Arı (2010, s. 70) Okuma eyleminin gözler aracılığıyla tanınan yazının beyinde ilgili yerlere ulaşmasıyla başladığını ifade etmektedir. Okuma becerisi gözlerle başlayan, beyinde gelişerek devam eden ve bellekte sonlanan bir grup karmaşık ve sistemli etkinliklerdir. Okuma diğer dil becerilerinden farklılık göstermektedir. Bu temel dil becerileri okuma, yazma, dinleme ve konuşmadır. Dört temel dil becerisi, algılayıcı ve üretken beceriler olmak üzere iki alt gruba ayrılmaktadır. Algılayıcı becerileri okuma ve dinleme becerileri oluştururken, yazma ve konuşma becerileri ise üretken beceriler olarak kabul edilmektedir. Üretken becerilerdeki öncelikli amaç kodlama yapmaktır. Bu becerileri kullanan kişiler anlamı ya sesler aracılığıyla ve ya harfler aracılığıyla kodlarlar. Algılayıcı becerilerde ise tam tersi bir durum söz konusudur. Buradaki amaç ses ya da harfler aracılığıyla kodlanmış olan mesajları çözerek anlama dönüştürmektir. Hem üretken hem de algılayıcı dil becerileri kullanılırken dil bilgisi ve kelime bilgisi olmak üzere iki farklı yardımcı dil becerisine daha başvurulur (Razı, 2008, s.15). Okullarda uygulanan çeşitli, yöntem ve tekniklerle insanoğlu okuma becerisini sonradan kazanır. Ancak okumayı veya yazmayı sökmek tam olarak okuma becerisine sahip olmak demek değildir. Okuma hızının istenen seviyede olmasıyla okuma becerisine ait işlemler gerçekleştirilebilir. Hızlı bir okuma için belli bir beceriye gerek vardır (Arıcı, 2008, s.13). Dünyadaki yüksek teknolojik gelişmelerin yansıması olarak basılı ve elektronik çok sayıda materyal piyasaya sürülmektedir. Bunları düşük veya yetersiz bir okuma ile takip etmek adeta imkânsızdır. Bu sebeple okuma becerileri içerisinde hız önemli bir faktördür (Macit, 2016 s. 12).
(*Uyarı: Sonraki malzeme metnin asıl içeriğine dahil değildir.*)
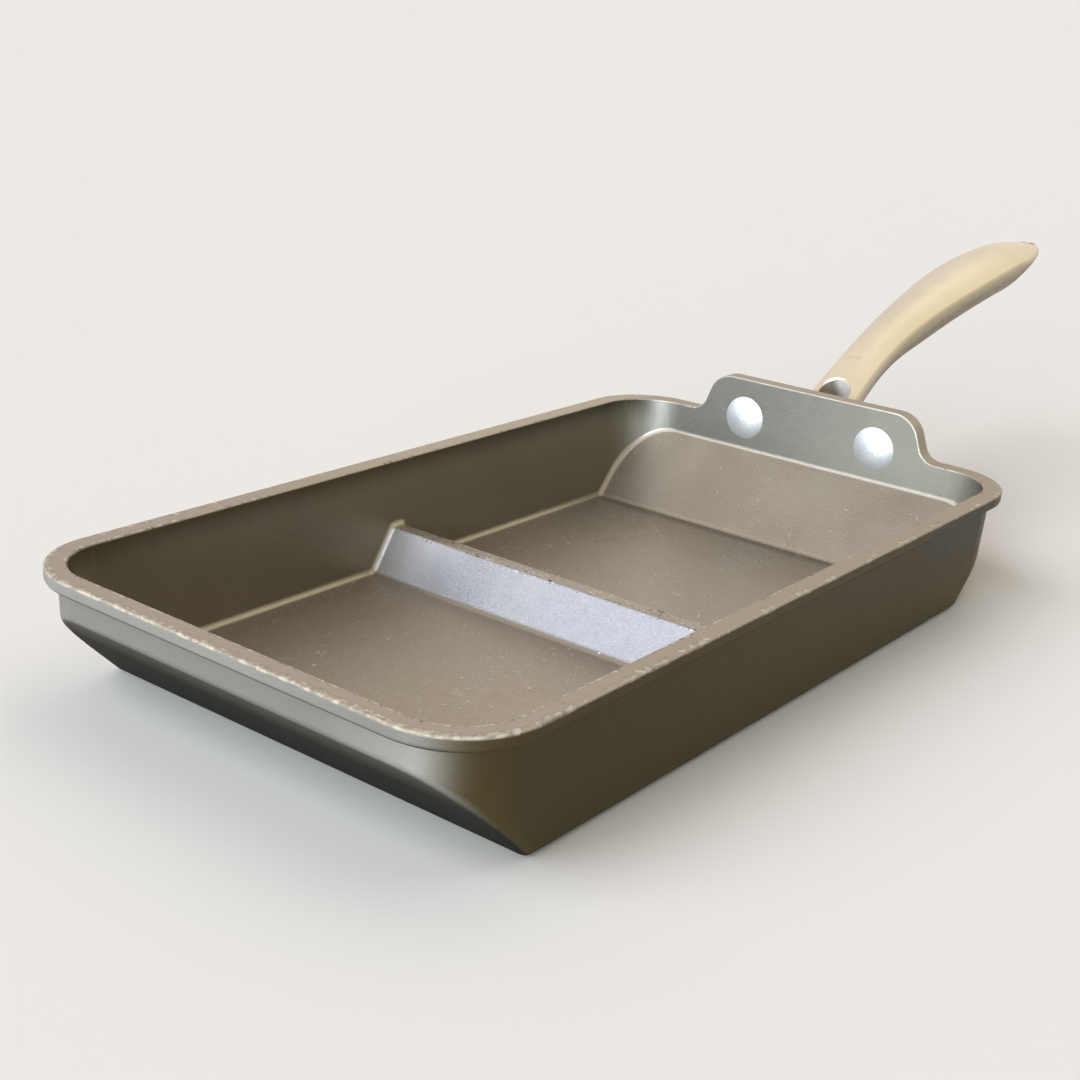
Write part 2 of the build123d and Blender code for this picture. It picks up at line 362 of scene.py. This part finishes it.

Okuma becerisi doğuştan gelen yetenek olmayıp belirli bir eğitimin ardından bireylerin yaşam boyu içerisinde bulunduğu karmaşık bir süreçtir. Bu süreç içerisinde birey farklı okuma becerileri edinebilir, okuma düzeyini daha da geliştirme imkânına sahip olabilir. Okuma becerileri öğretimi ilk okuma yazma döneminden başlayarak örgün eğitim sonuna kadar formal

18

yollarla edinilebilir. Bu dönemde çocuğun okuma becerilerini üst seviyeye taşıması, okuma alışkanlığı edinmesi daha kolay olmaktadır. Fakat yaşam boyu öğrenme savından hareketle okuma becerilerinin hayatın her anında karşılaşabileceğimiz bir gerçeklik olduğu unutulmamalıdır (Gül, 2013).